PT BMH juga menghadirkan saksi dan ahli:
1. Ahmad Daheri (eks Kepala Desa Simpang Tiga, Kec Tualang Selapan, Kab Oki)
Setahu saksi PT. Bumi Mekar Hijau juga sudah menyiapkan alat- alat untuk penanggulangan kebakaran, seperti pompa air shibaura,
tetapi berapa unit saksi tidak tahu persis tapi yang saksi lihat banyak.
Saksi ada melihat beberapa tim bekerja dalam upaya
memadamkan api dengan menggunakan pompa air shibaura.
2. Sujica Wanakusumah Lusaka (karyawan PT BMH)

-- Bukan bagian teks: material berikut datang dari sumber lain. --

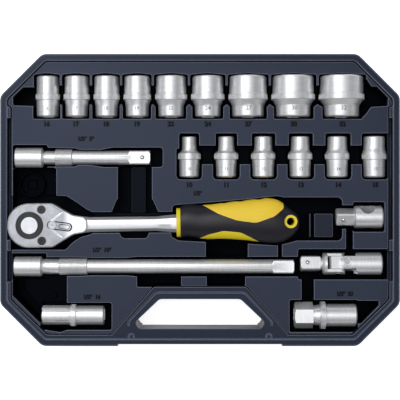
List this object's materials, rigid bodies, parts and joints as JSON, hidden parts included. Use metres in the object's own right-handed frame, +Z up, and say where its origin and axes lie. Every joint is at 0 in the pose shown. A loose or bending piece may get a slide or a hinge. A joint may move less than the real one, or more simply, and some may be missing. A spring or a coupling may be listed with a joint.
{
  "type": "socket wrench set in case",
  "caption": "Half-inch drive sockets, ratchet, extension bars, universal joint and sliding head lying in a moulded open case with a carry handle.",
  "frame": {"origin": "middle of the case's flat underside", "axes": "+X to the right along the case's length, +Y away from the carry handle, +Z up out of the tray"},
  "size_m": [0.374, 0.2734, 0.0526],
  "materials": {
    "case_plastic": "fine grained dark blue-grey moulding",
    "tray_plastic": "fine grained dark blue-grey moulding",
    "satin_chrome": "satin chrome plate",
    "bright_steel": "polished steel",
    "insert_rubber": "soft black rubber",
    "blasted_chrome": "bead-blasted satin",
    "black_steel": "black oxide",
    "grip_black": "soft-touch black",
    "grip_yellow": "soft-touch yellow"
  },
  "bodies": {
    "case": {"case_shell": "case_plastic", "tool_tray": "tray_plastic"},
    "socket_16": {"socket_16": "satin_chrome"},
    "socket_17": {"socket_17": "satin_chrome"},
    "socket_18": {"socket_18": "satin_chrome"},
    "socket_19": {"socket_19": "satin_chrome"},
    "socket_22": {"socket_22": "satin_chrome"},
    "socket_24": {"socket_24": "satin_chrome"},
    "socket_27": {"socket_27": "satin_chrome"},
    "socket_30": {"socket_30": "satin_chrome"},
    "socket_32": {"socket_32": "satin_chrome"},
    "socket_10": {"socket_10": "satin_chrome"},
    "socket_11": {"socket_11": "satin_chrome"},
    "socket_12": {"socket_12": "satin_chrome"},
    "socket_13": {"socket_13": "satin_chrome"},
    "socket_14": {"socket_14": "satin_chrome"},
    "socket_15": {"socket_15": "satin_chrome"},
    "plug_socket_16": {"plug_socket_16": "satin_chrome", "plug_rubber_16": "insert_rubber"},
    "plug_socket_21": {"plug_socket_21": "satin_chrome", "plug_rubber_21": "insert_rubber"},
    "short_bar": {"short_bar": "satin_chrome"},
    "long_bar": {"long_bar": "satin_chrome"},
    "sliding_head": {"sliding_head": "satin_chrome"},
    "universal_joint": {"joint_socket_yoke": "satin_chrome", "joint_socket_pin": "bright_steel"},
    "joint_block": {"joint_block": "satin_chrome"},
    "drive_yoke": {"joint_drive_yoke": "satin_chrome", "joint_drive_pin": "bright_steel"},
    "ratchet": {"ratchet_body": "blasted_chrome", "ratchet_cover": "blasted_chrome", "ratchet_screws": "black_steel", "ratchet_grip": "grip_black", "ratchet_upper_inlay": "grip_yellow", "ratchet_lower_inlay": "grip_yellow", "ratchet_collar": "grip_yellow", "ratchet_hang_ring": "grip_yellow", "ratchet_pawl_pin": "bright_steel"},
    "ratchet_drive": {"ratchet_drive": "black_steel"},
    "ratchet_button": {"ratchet_button": "blasted_chrome"},
    "ratchet_lever": {"ratchet_lever": "blasted_chrome"},
    "ratchet_pawl": {"ratchet_pawl": "black_steel"},
    "short_bar_ball": {"short_bar_ball": "bright_steel"},
    "long_bar_ball": {"long_bar_ball": "bright_steel"},
    "sliding_head_ball": {"sliding_head_ball": "bright_steel"},
    "joint_ball": {"joint_ball": "bright_steel"},
    "ratchet_ball": {"ratchet_ball": "bright_steel"}
  },
  "joints": [
    {"name": "lift_socket_16", "type": "slide", "parent": "case", "child": "socket_16", "axis": [0, 0, 1], "range_m": [0, 0.06]},
    {"name": "lift_socket_17", "type": "slide", "parent": "case", "child": "socket_17", "axis": [0, 0, 1], "range_m": [0, 0.06]},
    {"name": "lift_socket_18", "type": "slide", "parent": "case", "child": "socket_18", "axis": [0, 0, 1], "range_m": [0, 0.06]},
    {"name": "lift_socket_19", "type": "slide", "parent": "case", "child": "socket_19", "axis": [0, 0, 1], "range_m": [0, 0.06]},
    {"name": "lift_socket_22", "type": "slide", "parent": "case", "child": "socket_22", "axis": [0, 0, 1], "range_m": [0, 0.06]},
    {"name": "lift_socket_24", "type": "slide", "parent": "case", "child": "socket_24", "axis": [0, 0, 1], "range_m": [0, 0.06]},
    {"name": "lift_socket_27", "type": "slide", "parent": "case", "child": "socket_27", "axis": [0, 0, 1], "range_m": [0, 0.06]},
    {"name": "lift_socket_30", "type": "slide", "parent": "case", "child": "socket_30", "axis": [0, 0, 1], "range_m": [0, 0.06]},
    {"name": "lift_socket_32", "type": "slide", "parent": "case", "child": "socket_32", "axis": [0, 0, 1], "range_m": [0, 0.06]},
    {"name": "lift_socket_10", "type": "slide", "parent": "case", "child": "socket_10", "axis": [0, 0, 1], "range_m": [0, 0.06]},
    {"name": "lift_socket_11", "type": "slide", "parent": "case", "child": "socket_11", "axis": [0, 0, 1], "range_m": [0, 0.06]},
    {"name": "lift_socket_12", "type": "slide", "parent": "case", "child": "socket_12", "axis": [0, 0, 1], "range_m": [0, 0.06]},
    {"name": "lift_socket_13", "type": "slide", "parent": "case", "child": "socket_13", "axis": [0, 0, 1], "range_m": [0, 0.06]},
    {"name": "lift_socket_14", "type": "slide", "parent": "case", "child": "socket_14", "axis": [0, 0, 1], "range_m": [0, 0.06]},
    {"name": "lift_socket_15", "type": "slide", "parent": "case", "child": "socket_15", "axis": [0, 0, 1], "range_m": [0, 0.06]},
    {"name": "lift_plug_socket_16", "type": "slide", "parent": "case", "child": "plug_socket_16", "axis": [0, 0, 1], "range_m": [0, 0.06]},
    {"name": "lift_plug_socket_21", "type": "slide", "parent": "case", "child": "plug_socket_21", "axis": [0, 0, 1], "range_m": [0, 0.06]},
    {"name": "lift_short_bar", "type": "slide", "parent": "case", "child": "short_bar", "axis": [0, 0, 1], "range_m": [0, 0.06]},
    {"name": "lift_sliding_head", "type": "slide", "parent": "case", "child": "sliding_head", "axis": [0, 0, 1], "range_m": [0, 0.06]},
    {"name": "lift_long_bar", "type": "slide", "parent": "case", "child": "long_bar", "axis": [0, 0, 1], "range_m": [0, 0.06]},
    {"name": "lift_universal_joint", "type": "slide", "parent": "case", "child": "universal_joint", "axis": [0, 0, 1], "range_m": [0, 0.09]},
    {"name": "lift_ratchet", "type": "slide", "parent": "case", "child": "ratchet", "axis": [0, 0, 1], "range_m": [0, 0.08]},
    {"name": "block_swing", "type": "hinge", "parent": "universal_joint", "child": "joint_block", "pos_m": [0.13775, -0.0601, 0.03], "axis": [0, 0.2419, 0.9703], "range_deg": [-7, 7]},
    {"name": "yoke_swing", "type": "hinge", "parent": "joint_block", "child": "drive_yoke", "pos_m": [0.13045, -0.0601, 0.03], "axis": [0, 0.9703, -0.2419], "range_deg": [0, 45]},
    {"name": "drive_spin", "type": "hinge", "parent": "ratchet", "child": "ratchet_drive", "pos_m": [-0.15905, -0.0238, 0.0375], "axis": [0, 0, 1], "continuous": true},
    {"name": "button_press", "type": "slide", "parent": "ratchet_drive", "child": "ratchet_button", "axis": [0, 0, -1], "range_m": [0, 0.0018], "stiffness_N_per_m": 300},
    {"name": "lever_turn", "type": "hinge", "parent": "ratchet", "child": "ratchet_lever", "pos_m": [-0.13745, -0.0235, 0.044], "axis": [0, 0, 1], "range_deg": [0, 16]},
    {"name": "pawl_rock", "type": "hinge", "parent": "ratchet", "child": "ratchet_pawl", "pos_m": [-0.14085, -0.02355, 0.0375], "axis": [0, 0, 1], "range_deg": [-4, 4]},
    {"name": "short_bar_ball_press", "type": "slide", "parent": "short_bar", "child": "short_bar_ball", "axis": [0, 0, -1], "range_m": [0, 0.0009], "stiffness_N_per_m": 500},
    {"name": "long_bar_ball_press", "type": "slide", "parent": "long_bar", "child": "long_bar_ball", "axis": [0, 0, 1], "range_m": [0, 0.0009], "stiffness_N_per_m": 500},
    {"name": "sliding_head_ball_press", "type": "slide", "parent": "sliding_head", "child": "sliding_head_ball", "axis": [0, 0.4848, -0.8746], "range_m": [0, 0.0009], "stiffness_N_per_m": 500},
    {"name": "joint_ball_press", "type": "slide", "parent": "drive_yoke", "child": "joint_ball", "axis": [0, -0.2419, -0.9703], "range_m": [0, 0.0009], "stiffness_N_per_m": 500},
    {"name": "ratchet_ball_press", "type": "slide", "parent": "ratchet_drive", "child": "ratchet_ball", "axis": [-0.9999, -0.014, 0], "range_m": [0, 0.0009], "stiffness_N_per_m": 500}
  ],
  "couplings": [
    {"joint": "pawl_rock", "follows": "lever_turn", "ratio": -0.2}
  ]
}
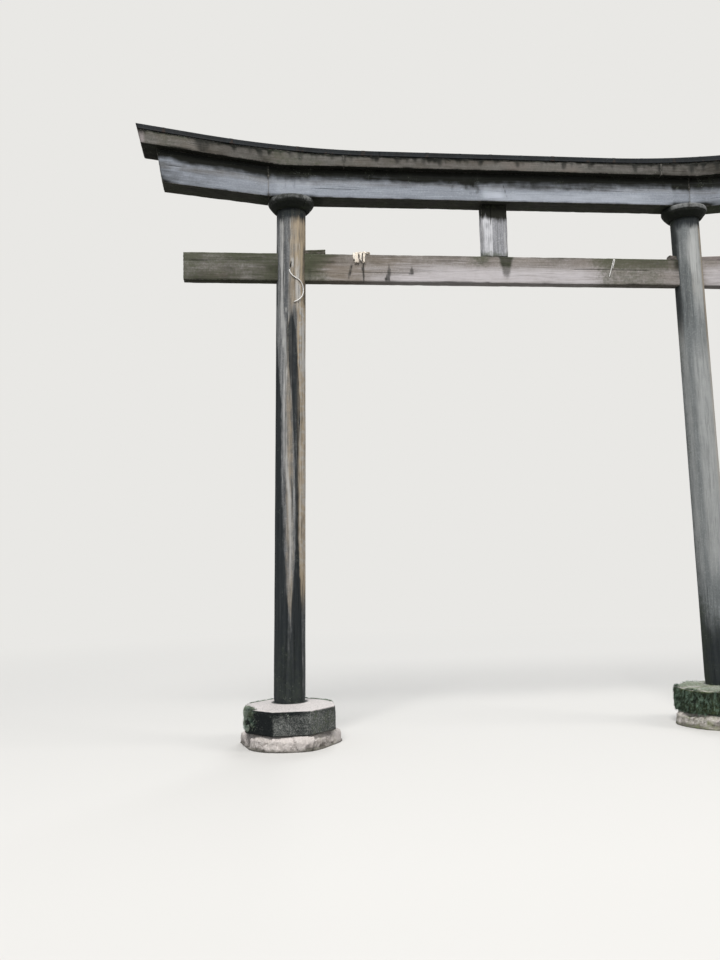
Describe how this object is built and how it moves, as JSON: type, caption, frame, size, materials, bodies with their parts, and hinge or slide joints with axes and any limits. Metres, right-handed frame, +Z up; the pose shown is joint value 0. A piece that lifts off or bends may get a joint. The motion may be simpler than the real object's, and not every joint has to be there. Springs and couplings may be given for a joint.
{
  "type": "torii gate",
  "caption": "Weathered timber shrine gateway: leaning round posts on stone plinths, a wedged tie beam with a strut, and a swept lintel under a thin sheet-covered roof.",
  "frame": {"origin": "midway between the posts, at the underside of the mortar beds", "axes": "+X along the gate to the right seen from the front, -Y is the front, +Z up"},
  "size_m": [5.018, 0.668, 4.2393],
  "materials": {
    "mortar": "rough pale lime mortar with moss",
    "plinth_stone": "dark weathered granite, pale worn top, moss",
    "post_timber": "bare weathered wood, grey with drying cracks",
    "ring_timber": "bare wood, dark with algae",
    "tie_timber": "bare weathered wood, brown grey with algae",
    "strut_timber": "bare weathered wood, pale grey",
    "wedge_timber": "bare weathered wood, dark green grey",
    "lower_lintel_timber": "bare weathered wood, silver grey, dark upper strip",
    "upper_lintel_timber": "bare weathered wood, brown grey with drip stains",
    "roof_sheet": "old painted sheet over boards, dull and stained",
    "string": "old white twisted string, frayed and grimy",
    "straw": "dry pale straw, frayed"
  },
  "bodies": {
    "root": {"left_mortar_bed": "mortar", "right_mortar_bed": "mortar", "left_plinth": "plinth_stone", "right_plinth": "plinth_stone", "left_post": "post_timber", "right_post": "post_timber", "left_capital_ring": "ring_timber", "right_capital_ring": "ring_timber", "tie_beam": "tie_timber", "centre_strut": "strut_timber", "left_inner_wedge": "wedge_timber", "right_inner_wedge": "wedge_timber", "right_outer_wedge": "wedge_timber", "lower_lintel_left": "lower_lintel_timber", "lower_lintel_middle": "lower_lintel_timber", "lower_lintel_right": "lower_lintel_timber", "upper_lintel_left": "upper_lintel_timber", "upper_lintel_middle": "upper_lintel_timber", "upper_lintel_right": "upper_lintel_timber", "roof_front_left": "roof_sheet", "roof_front_middle": "roof_sheet", "roof_front_right": "roof_sheet", "roof_back_left": "roof_sheet", "roof_back_middle": "roof_sheet", "roof_back_right": "roof_sheet", "ridge_left": "roof_sheet", "ridge_middle": "roof_sheet", "ridge_right": "roof_sheet", "post_string": "string", "beam_string": "string", "straw_wisp": "straw"}
  },
  "joints": []
}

Dari pihak perusahan sudah berupaya untuk melakukan pemadaman dengan cara minta bantuan ke tim pemadaman dan bantuan tenaga dari distrik lain, tetapi karena angin sangat kencang sehingga api sangat sulit untuk dipadamkan, sehingga upaya kami lakukan untuk membuat sekat sepanjang kanal dengan menggunakan eksavator supaya api tidak melompat, sehingga kepala api sudah bisa dikuasai, tetapi karena angin kencang maka api tetap seja melompat, pada bulan Oktober 2014 cuaca sudah mulai kondusif angin sudah tidak terlalu kencang maka api sudah bisa dijinakkan.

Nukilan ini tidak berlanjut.